Last week, the gubernatorial campaigns of Republican Arnold Schwarzenegger and Democrat Phil Angelides filled my e-mail inbox with missives about college fee increases in California, the question of what constitutes a tax increase and a reminder that this fall there will be no new increase in fees.
It was an interesting exchange, touched off by Schwarzenegger's assertion that he hasn't raised taxes and his explanation that he twice raised fees because "the college tuition fees were too low in comparison with the rest of the country."
Then, at the end of the week, my wife and I received another e-mail, this one from myaccount@ucdavis.edu. It informed us that the statement for our son's fall quarter fees was now ready, and that we have until Sept. 21 to pay up.
That last message, of course, hit home, provoking some questions:
What is the story about college fees in California? How much have they gone up, who raised them, and were they in fact "too low"?
Here's the deal: In 2002, when my son, Brennan, was ending his sophomore year in high school and first thinking about attending a University of California campus, the annual fees were $2,716.
This year, as he prepares to begin his junior year at the University of California, Davis, the annual fees are $5,406. That's a 99 percent increase over five years.
Put another way, our college savings fund that five years ago looked as if it might just be enough to pay for four years of a UC education has pretty much been cleaned out after two years. That's what happens when the price of something doubles: You can only afford half as much.

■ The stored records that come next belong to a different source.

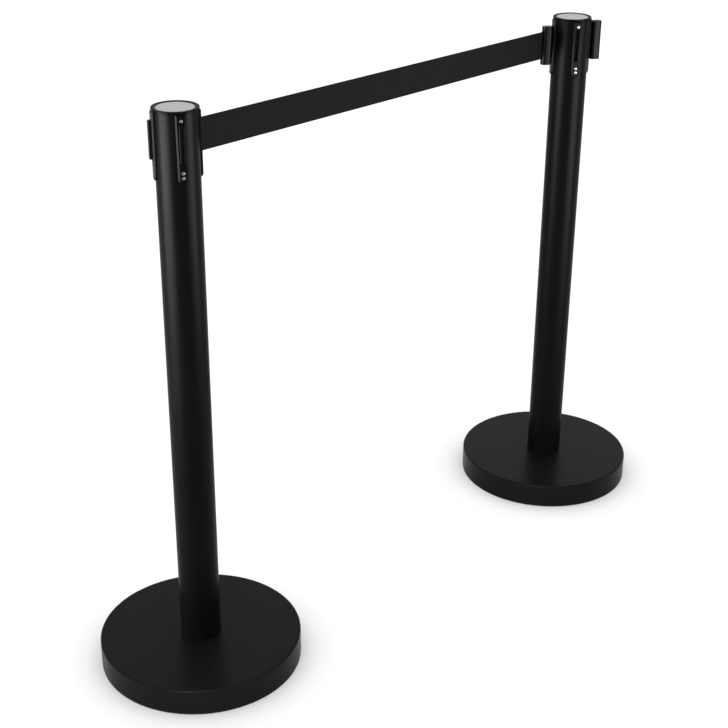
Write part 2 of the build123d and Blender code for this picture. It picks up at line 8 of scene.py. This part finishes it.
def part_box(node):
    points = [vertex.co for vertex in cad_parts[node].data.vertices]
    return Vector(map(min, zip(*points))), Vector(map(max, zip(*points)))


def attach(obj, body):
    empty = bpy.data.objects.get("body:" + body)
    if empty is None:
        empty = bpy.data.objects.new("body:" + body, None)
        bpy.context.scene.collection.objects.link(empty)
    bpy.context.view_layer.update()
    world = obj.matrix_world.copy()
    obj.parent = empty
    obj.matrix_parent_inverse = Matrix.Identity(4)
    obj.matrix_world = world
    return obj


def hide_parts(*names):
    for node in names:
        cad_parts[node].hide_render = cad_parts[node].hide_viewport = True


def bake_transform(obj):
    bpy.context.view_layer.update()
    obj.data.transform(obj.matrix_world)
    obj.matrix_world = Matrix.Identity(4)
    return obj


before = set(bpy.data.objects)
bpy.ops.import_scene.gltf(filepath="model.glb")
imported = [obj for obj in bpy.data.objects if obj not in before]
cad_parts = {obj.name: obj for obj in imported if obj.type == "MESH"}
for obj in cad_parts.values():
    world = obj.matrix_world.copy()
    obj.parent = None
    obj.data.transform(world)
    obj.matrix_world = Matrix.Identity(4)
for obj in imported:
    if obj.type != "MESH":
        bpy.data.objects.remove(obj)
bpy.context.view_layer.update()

# ---- Sizes, in metres, in the same frame as the CAD ----

MM = 0.001
FEED_X = sum(c.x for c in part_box("feed_post_tube")) / 2
RECEIVER_X = sum(c.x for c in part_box("receiver_post_tube")) / 2
FEED_OUTLET = math.radians(334.0)
RECEIVER_OUTLET = math.radians(326.5)
LATCHED_BEARING = RECEIVER_OUTLET - math.pi

# The belt's course
BELT_WIDTH = 48 * MM
BELT_Z = 857.5 * MM  # the belt's middle where it leaves a post
CLIP_DROP = 7 * MM  # how much lower the latched clip sits
BELT_SIDE = -2.3 * MM  # the belt runs this far beside a face's middle
GUIDE_OUT = 25 * MM  # the guide pins' distance from the post's axis
GUIDE_BEND = 4 * MM  # the belt's bend between them
SLOPE_START = 15 * MM  # the belt is level this far past the guides
SLOPE_END = 10 * MM  # and this far short of the clip's pin
END_LENGTH = 70 * MM  # the stretch that lifts with the latched clip

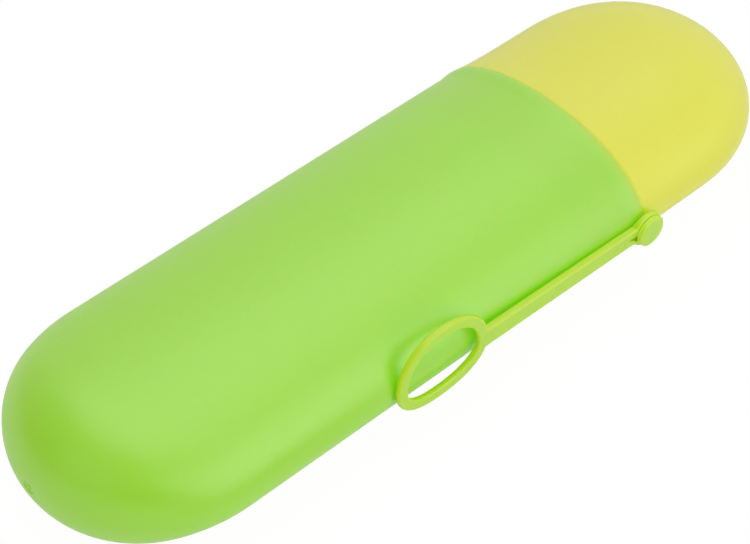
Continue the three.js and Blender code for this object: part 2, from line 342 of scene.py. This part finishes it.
# The gate recess; its profile is pairs of depth and radius, from the middle out to the rim.
gate_reach = 0.5
gate_radius = 1.9
gate_off_centre = 0.8
gate_profile = (
    (0.15, 0.3), (0.16, 0.42), (0.2, 0.52), (0.32, 0.6), (0.42, 0.7), (0.46, 0.85), (0.46, 1.05),
    (0.44, 1.25), (0.38, 1.42), (0.29, 1.55), (0.2, 1.63), (0.15, 1.72), (0.142, 1.85),
)
gate_recess = [(sleeve_tip + depth, radius, radius) for depth, radius in gate_profile]
sleeve_dome = dome(
    sleeve_barrel, sleeve_tip, 1, sleeve_dome_length, sleeve_dome_rise, sleeve_dome_power, first=4
)
sleeve_tube = [(x, *sleeve_barrel(x)) for x in range(-64, 37, 5)]
lip_steps = (
    6, 5.2, 4.8, 4.4, 4, 3.6, 3.2, 2.8, 2.4, 2, 1.65, 1.4, 1.1, 0.85, 0.6, 0.42, 0.28, 0.17, 0.09, 0.03, 0
)
beaded_lip = []
for distance in lip_steps:
    beaded_lip.append((mouth_x - distance, *sleeve_barrel(mouth_x - distance, -lip(distance))))
rebate_x = mouth_x + fit_gap - neck_length - 2 * fit_gap
mouth_inside = [
    (mouth_x, *sleeve_barrel(mouth_x, lip_wall + rim_break)),
    (mouth_x - rim_break, *sleeve_barrel(mouth_x, lip_wall)),
    (mouth_x - 1, *sleeve_barrel(mouth_x - 1, lip_wall)),
    (rebate_x + 0.3, *sleeve_barrel(rebate_x, lip_wall)),
    (rebate_x, *sleeve_barrel(rebate_x, lip_wall)),
    (rebate_x, *sleeve_barrel(rebate_x, wall)),
    (rebate_x - 1, *sleeve_barrel(rebate_x - 1, wall)),
]
sleeve_inner_dome = dome(
    sleeve_barrel, sleeve_tip + wall, 1, sleeve_dome_length - wall, sleeve_dome_rise - wall,
    sleeve_dome_power, wall, rings=24,
)
sleeve_skin = oval_shell(
    gate_recess + sleeve_dome + sleeve_tube + beaded_lip + mouth_inside + sleeve_inner_dome[::-1]
)
gate = [vert for vert in sleeve_skin.verts if vert.co.x < (sleeve_tip + gate_reach) * mm]
gate = [vert for vert in gate if Vector((vert.co.y, vert.co.z - axis_height)).length < gate_radius * mm]
bmesh.ops.translate(sleeve_skin, verts=gate, vec=(0, gate_off_centre * mm, 0))
flat_underside(sleeve_skin)
body_sleeve = moulded_piece("green_sleeve", sleeve_skin, apple_green)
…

Was it Gov. Schwar-zenegger who raided our college fund?
Yes, but it was even more the work of former Gov. Gray Davis.
The big jump came in the 2003-04 academic year, when fees went up 50 percent, or $1,420, in a single year.
Over the following two years, Schwarzenegger tacked on another $1,135 increase.
So, if one considers an increase in college fees a tax increase, then Schwarzenegger has raised this family's taxes by a cumulative total of $2,970 ($700 in 2004-05, and $1,135 each in 2005-06 and 2006-07) during his three years in office.
To be accurate, that figure must be reduced by taxes we didn't pay as a result of Schwarzenegger's decision to abolish an increase in the vehicle license fee that had been scheduled to take effect in 2004.
Because we are a middle-class family paying for one college education and saving for another, there are no expensive cars in our driveway. We get around in an eight-year-old Honda and a six-year-old Saturn. As a result, for us the vehicle license fee isn't that big a deal.
For our two cars combined, we pay only about $125 a year in vehicle license fees. We'd have paid about $250 more each year, or a total of $1,000 through 2007, had Schwarzenegger not made the cut.
Thus, for us, the net cumulative increase under Schwarzenegger is $1,970.
Is it fair to call a college fee increase a "tax increase"? That's a legitimate question because, clearly, only those who attend have to pay. On the other hand, higher education has always been a core service of state government. Remember when it used to be free? That used to be a source of civic pride.
And were California college fees "too low"? Clearly, they had been below the national norm. Now, fees at the University of California are almost at par with the national average of $5,491 a year for public universities.
Then again, per capita property taxes in California remain 11 percent below the national average. The last person associated with Schwarzenegger to publicly suggest property taxes were "too low in comparison with the rest of the country" was Warren Buffett - and he was immediately ordered by the governor to do push-ups as penance for uttering such blasphemy.
Looking over those e-mails from last week, I'm still not sure whether fees at state colleges technically qualify as a tax. And who am I to say whether fees used to be too low, or whether they're now too high?
But I do know this. Parents who had a child graduate from high school in 1999, attend one of the University of California campuses and come out with a degree four years later paid the state $10,999 in fees. If our son, who left high school in 2004, gets a bachelor's degree in four years, it will cost my wife and me - assuming no increase next year - $21,189.
Two California couples, five years apart, each receiving the exact same service from the state. We will pay almost twice as much.
At our house, that certainly feels like a fairly hefty tax increase.